The Free Lunch Is Over, via Random Thoughts, is a fascinating look at where CPUs are headed, and what effect that has on software development. The subtitle: “The biggest sea change in software development since the OO revolution is knocking at the door, and its name is Concurrency” drives home the fact that the author believes that concurrency will be the next big thing in software development.
I was struggling to write a relevant post about this topic, becuase I feel like, at least in the companies I’ve been with, there just wasn’t that much object oriented software being written. I’m working on a project right now that has a minimum of object orientation, even though it is written in java. I’m definitely more familiar with small scale projects and web applications, but I know there are plenty of applications out there that are written and working well without the benefits of objects.

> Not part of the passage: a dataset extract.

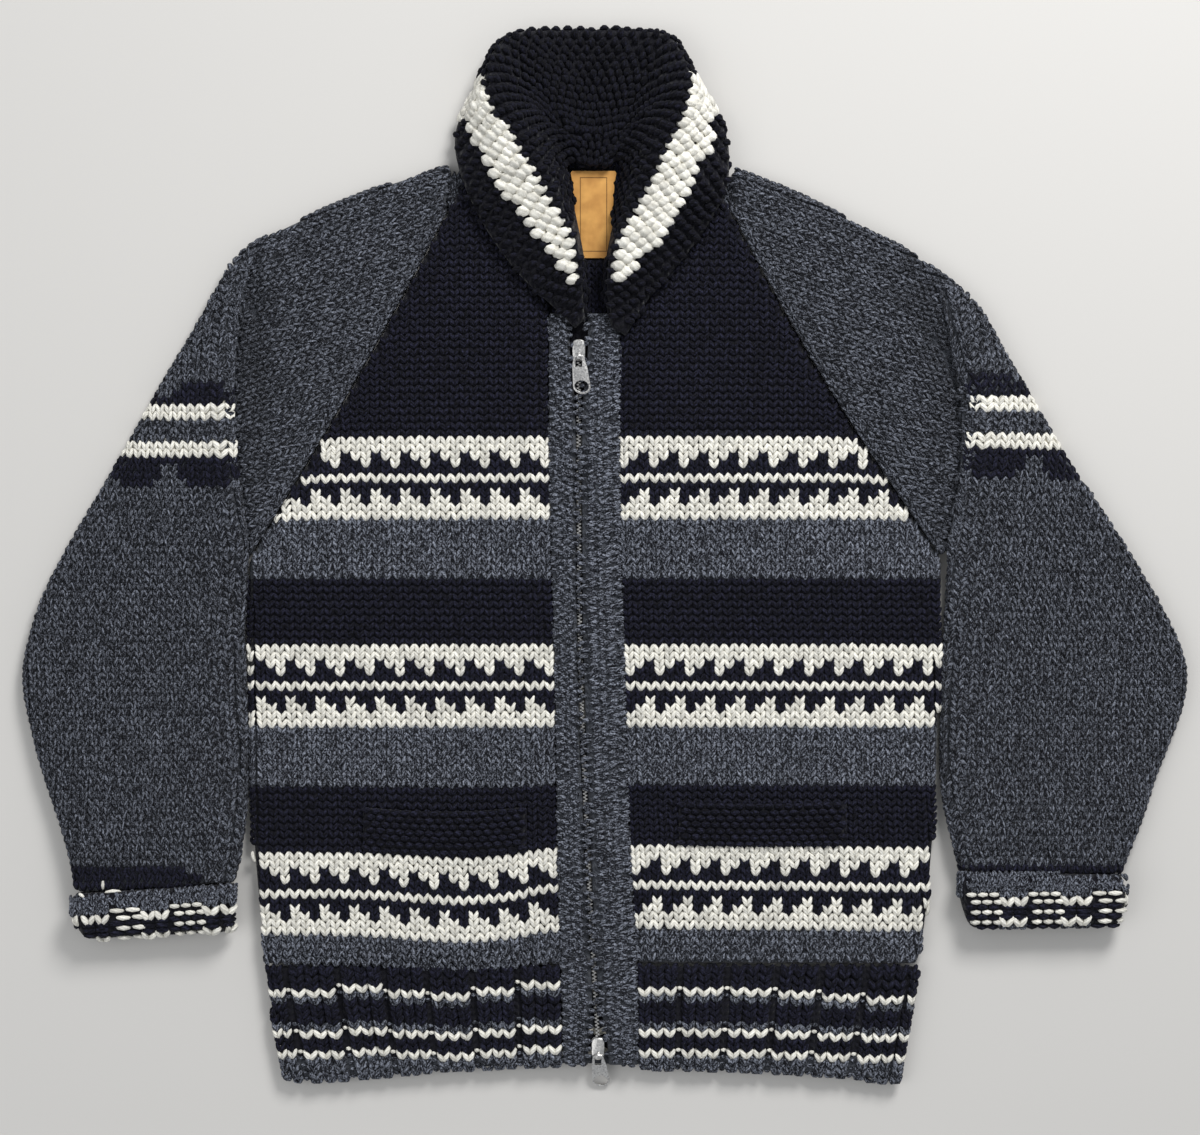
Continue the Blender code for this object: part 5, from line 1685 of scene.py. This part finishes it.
while y < CHAIN_HEAD_Y:
    way = 1 if index % 2 else -1
    place = at_mm(read(ZIP_LINE, y) + way * 0.75, y, TOOTH_LEVEL)
    base = len(points)
    points += [tuple(p + place) for p in tooth_points]
    faces += [tuple(base + v for v in face) for face in tooth_faces]
    y += TOOTH_PITCH / 2
    index += 1
teeth_mesh = bpy.data.meshes.new("zip_teeth")
teeth_mesh.from_pydata(points, [], faces)
teeth_mesh.materials.append(METAL)
teeth = bpy.data.objects.new("zip_teeth", teeth_mesh)
bpy.context.scene.collection.objects.link(teeth)
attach(teeth, "garment")
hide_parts("zip_chain")
print("teeth:", index)

# %% [markdown]
# Every piece of cloth is a sheet. Its flat size, in metres, is what its maker would knit: all
# round for the sleeves and cuffs, which are tubes. The area in square metres is stated too,
# because most of the cuts aren't rectangles.

# %% Sheets
Sheet = namedtuple("Sheet", "node width length area rests_on")
SHEETS = (
    Sheet("back", 0.556, 0.642, 0.296, "floor"),
    Sheet("front_left", 0.258, 0.642, 0.127, "back"),
    Sheet("front_right", 0.249, 0.642, 0.125, "back"),
    Sheet("sleeve_left", 0.380, 0.600, 0.175, "floor"),
    Sheet("sleeve_right", 0.380, 0.600, 0.175, "floor"),
    Sheet("zip_band_left", 0.047, 0.602, 0.0218, "back"),
    Sheet("zip_band_right", 0.037, 0.602, 0.0159, "back"),
    Sheet("hem_back", 0.523, 0.093, 0.0457, "floor"),
    Sheet("hem_front_left", 0.225, 0.094, 0.0200, "hem_back"),
    Sheet("hem_front_right", 0.238, 0.093, 0.0211, "hem_back"),
    Sheet("cuff_left", 0.280, 0.052, 0.0139, "floor"),
    Sheet("cuff_right", 0.270, 0.048, 0.0121, "floor"),
    Sheet("collar", 0.660, 0.100, 0.056, "back"),
    Sheet("pocket_welt_left", 0.136, 0.038, 0.0050, "front_left"),
    Sheet("pocket_welt_right", 0.132, 0.038, 0.0048, "front_right"),
)
for sheet in SHEETS:
    extras.get(sheet.node, [])
print("sheets:", len(SHEETS) + 1)

# %% [markdown]
# Last, the script prints how many triangles the stitches have.

# %% Triangles of the stitches
print("triangles of stitches:", sum(triangles.values()))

Or, should I say, that are written and working well without the benefits of objects directly. Servers, operating systems and general purpose platforms are a different beast and require a different skill set. And by building on top of such platforms, normal programmers don’t have to understand the intricacies of object oriented development–they can benefit without that investment. Of course, they’d probably benefit more if they understood things and there may come a time in their development that they’ll have to. However, the short term gain of being able to continue on their productive plateau may be worth postponing the learning process (which will take them to a higher plateau at a short term cost).
In the same way, I think that multi-threading won’t be required of normal busines developers. I was struggling with this until the latest NTK came out, with this to say:
CPUs aren’t getting faster! Multi-core is the future! Which means we’ll all need to learn concurrent, multi-threaded programming, or else our software is never going to get faster again! That’s what Herb Sutter’s future shock article in Dr. Dobbs says (below). But before you start re-learning APL, here’s a daring thought: maybe programmers are just too *stupid* to write multi-threaded software (not you of course: that guy behind you). And maybe instead we’ll see more *background* processes springing up – filling our spare CPUs with their own weird, low i/o calculations. Guessing wildly, we think background – or remote – processes are going to be the new foreground.
From the Jan 21 edition, which should be online in a day or so. Those Brits certainly have a way with words.
If you’re a typical programmer, let the brilliant programmers who are responsible for operating systems, virtual machines and application servers figure out how to best use the new speed of concurrent processor execution, and focus on process and understanding business needsand making sure they’re met by your software. Or, if you have a need for speed, look at precalculation rather than multi threading.